The Grace That Keeps This World was described by a Publishers Weekly contributor as an "accomplished, moving first novel … about fathers and sons, tough love and compassion, the bonds of community and the solace of belief." The book examines the lives of the Hazen family: patriarch Gary Hazen, his wife, Susan, and two adult sons: twenty-four-year old Gary David and nineteen-year-old Kevin. The family lives in Lost Lake, a poor, isolated town in the Adirondack mountains of upstate New York, where Gary works as a manager for a forty-thousand-acre timber stand and fights to support his family on the meager salary this work provides. The abundant deer in the area, a cheap source of meat, makes Gary's struggle easier, until a new, stricter environmental conservation officer, Josephine Roy, appears. To make things worse, Josephine is, unbeknownst to Gary, sleeping with Gary David. Kevin, meanwhile, has chosen to attend college rather than work to help support the family, and has given up hunting altogether under the influence of his vegetarian girlfriend. The family's conflicts are chronicled by nineteen different narrators, including the major characters and other townspeople who know them, in the weeks leading up to the disastrous hunt.
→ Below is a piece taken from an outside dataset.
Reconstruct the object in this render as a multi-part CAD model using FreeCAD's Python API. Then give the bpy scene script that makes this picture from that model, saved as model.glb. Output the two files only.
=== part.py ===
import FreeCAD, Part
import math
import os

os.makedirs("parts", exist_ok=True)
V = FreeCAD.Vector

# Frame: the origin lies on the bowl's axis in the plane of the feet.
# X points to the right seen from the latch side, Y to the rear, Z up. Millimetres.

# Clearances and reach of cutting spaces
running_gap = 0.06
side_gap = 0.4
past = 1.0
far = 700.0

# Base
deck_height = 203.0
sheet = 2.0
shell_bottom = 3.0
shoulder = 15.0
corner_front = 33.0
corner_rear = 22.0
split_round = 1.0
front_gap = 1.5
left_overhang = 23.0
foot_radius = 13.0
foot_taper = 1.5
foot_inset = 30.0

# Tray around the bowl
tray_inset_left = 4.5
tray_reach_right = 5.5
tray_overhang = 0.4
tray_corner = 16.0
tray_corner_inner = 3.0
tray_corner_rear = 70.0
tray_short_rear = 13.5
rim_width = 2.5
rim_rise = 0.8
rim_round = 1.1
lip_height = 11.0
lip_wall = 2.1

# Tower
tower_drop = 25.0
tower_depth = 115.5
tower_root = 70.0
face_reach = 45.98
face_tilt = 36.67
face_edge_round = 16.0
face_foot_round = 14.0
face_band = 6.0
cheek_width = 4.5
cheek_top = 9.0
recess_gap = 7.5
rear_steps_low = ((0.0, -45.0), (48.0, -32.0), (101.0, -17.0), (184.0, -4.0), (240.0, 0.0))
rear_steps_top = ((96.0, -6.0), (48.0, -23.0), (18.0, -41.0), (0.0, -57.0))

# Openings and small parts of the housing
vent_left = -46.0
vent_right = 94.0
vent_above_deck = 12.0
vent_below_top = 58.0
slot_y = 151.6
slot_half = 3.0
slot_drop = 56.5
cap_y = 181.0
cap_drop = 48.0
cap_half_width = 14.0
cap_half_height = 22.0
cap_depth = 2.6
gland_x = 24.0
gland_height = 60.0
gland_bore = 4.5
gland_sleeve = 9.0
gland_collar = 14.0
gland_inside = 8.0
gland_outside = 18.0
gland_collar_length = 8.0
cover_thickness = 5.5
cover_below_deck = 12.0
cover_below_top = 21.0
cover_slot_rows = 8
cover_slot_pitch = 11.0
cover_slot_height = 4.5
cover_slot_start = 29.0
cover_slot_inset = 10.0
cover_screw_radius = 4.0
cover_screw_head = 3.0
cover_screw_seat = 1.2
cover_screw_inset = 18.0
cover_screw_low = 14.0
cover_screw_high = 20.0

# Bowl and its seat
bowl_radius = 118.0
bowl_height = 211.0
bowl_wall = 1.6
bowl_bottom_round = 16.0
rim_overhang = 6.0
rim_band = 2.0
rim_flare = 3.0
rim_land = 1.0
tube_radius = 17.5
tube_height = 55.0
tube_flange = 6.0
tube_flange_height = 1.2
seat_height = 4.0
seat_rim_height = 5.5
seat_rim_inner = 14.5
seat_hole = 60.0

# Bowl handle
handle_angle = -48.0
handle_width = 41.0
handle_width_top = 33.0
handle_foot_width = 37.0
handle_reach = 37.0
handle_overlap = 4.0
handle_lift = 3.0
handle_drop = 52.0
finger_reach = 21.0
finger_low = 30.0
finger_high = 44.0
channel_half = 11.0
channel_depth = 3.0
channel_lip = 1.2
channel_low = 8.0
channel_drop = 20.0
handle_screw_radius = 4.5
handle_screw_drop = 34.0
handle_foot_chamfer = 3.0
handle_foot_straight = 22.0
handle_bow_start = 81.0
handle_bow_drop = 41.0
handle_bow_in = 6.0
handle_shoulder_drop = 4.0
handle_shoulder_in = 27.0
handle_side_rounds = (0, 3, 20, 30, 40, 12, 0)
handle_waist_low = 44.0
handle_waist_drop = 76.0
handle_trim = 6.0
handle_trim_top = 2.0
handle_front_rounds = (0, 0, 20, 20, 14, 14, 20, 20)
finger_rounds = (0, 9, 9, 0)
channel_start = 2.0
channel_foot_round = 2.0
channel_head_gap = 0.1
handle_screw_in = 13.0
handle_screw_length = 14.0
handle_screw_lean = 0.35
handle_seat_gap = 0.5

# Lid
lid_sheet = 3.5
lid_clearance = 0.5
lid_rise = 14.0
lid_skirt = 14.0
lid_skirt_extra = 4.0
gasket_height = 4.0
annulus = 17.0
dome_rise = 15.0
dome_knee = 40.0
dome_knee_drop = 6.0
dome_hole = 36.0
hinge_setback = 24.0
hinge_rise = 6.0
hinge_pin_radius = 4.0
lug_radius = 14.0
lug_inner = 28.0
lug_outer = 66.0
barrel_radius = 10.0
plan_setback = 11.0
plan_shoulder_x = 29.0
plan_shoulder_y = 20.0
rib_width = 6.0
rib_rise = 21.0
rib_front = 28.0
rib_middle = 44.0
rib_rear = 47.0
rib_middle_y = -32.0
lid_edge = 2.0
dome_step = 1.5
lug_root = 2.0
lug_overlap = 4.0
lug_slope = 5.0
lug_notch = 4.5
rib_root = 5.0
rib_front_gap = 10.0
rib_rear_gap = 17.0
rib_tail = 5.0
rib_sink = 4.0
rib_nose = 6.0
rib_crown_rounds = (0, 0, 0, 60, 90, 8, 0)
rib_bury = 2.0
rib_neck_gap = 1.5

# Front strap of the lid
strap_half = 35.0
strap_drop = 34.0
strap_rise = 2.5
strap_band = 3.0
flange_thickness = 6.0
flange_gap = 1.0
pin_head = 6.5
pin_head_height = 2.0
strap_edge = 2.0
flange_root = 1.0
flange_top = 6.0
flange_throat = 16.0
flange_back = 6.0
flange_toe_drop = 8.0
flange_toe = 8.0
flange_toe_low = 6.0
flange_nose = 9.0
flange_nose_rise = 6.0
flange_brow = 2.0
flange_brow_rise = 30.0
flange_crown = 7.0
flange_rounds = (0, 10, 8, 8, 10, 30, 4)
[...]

The author "does well in … encouraging the reader's emotional investment in the book's conclusion," Christine DeZelar-Tiedman noted in Library Journal. Booklist contributor Joanne Wilkinson, meanwhile, praised Bailey's writing style, commenting that he "displayes a consummate sense of craft…. Although the prose is spare, it yet captures powerful emotional undercurrents."
Bailey, who teaches creative writing, is also the author of A Short Story Writer's Companion, a three-part guide that introduces young writers to the principles involved in writing literary fiction. Part One discusses "Fictional Truth and Significant Detail," particularly the now-familiar "show, don't tell" advice. Part Two, "The Elements of the Short Story and Advice on Technique," contains brief explanations of point of view, metaphor, voice, and other story elements, as well as analyses of these elements in excerpts from writers including James Alan McPherson and William Faulkner. "For the most part, [Bailey's] discussions of short-story masters and classic short stories are cogent and sometimes exceptional," Robert Allen Papinchak noted in the Writer. In Part Three, "Notes on the Fiction Process," Bailey delves more deeply into his subject, which is illustrated by snapshots of his "Snow Dreams" manuscript at various points in the editing and publishing process.
BIOGRAPHICAL AND CRITICAL SOURCES:
PERIODICALS
Booklist, August, 2005, Joanne Wilkinson, review of The Grace That Keeps This World, p. 1989.
Kirkus Reviews, July 15, 2005, review of The Grace That Keeps This World, p. 749.
Library Journal, June 15, 2005, Barbara Hoffert, review of The Grace That Keeps This World, p. 48; September 1, 2005, Christine DeZelar-Tiedman, review of The Grace That Keeps This World, p. 127.
Publishers Weekly, August 1, 2005, review of The Grace That Keeps This World, p. 42; August 8, 2005, Natalie Danford, review of The Grace That Keeps This World, p. 105.
Writer, June, 2001, Robert Allen Papinchak, review of A Short Story Writer's Companion, p. 46.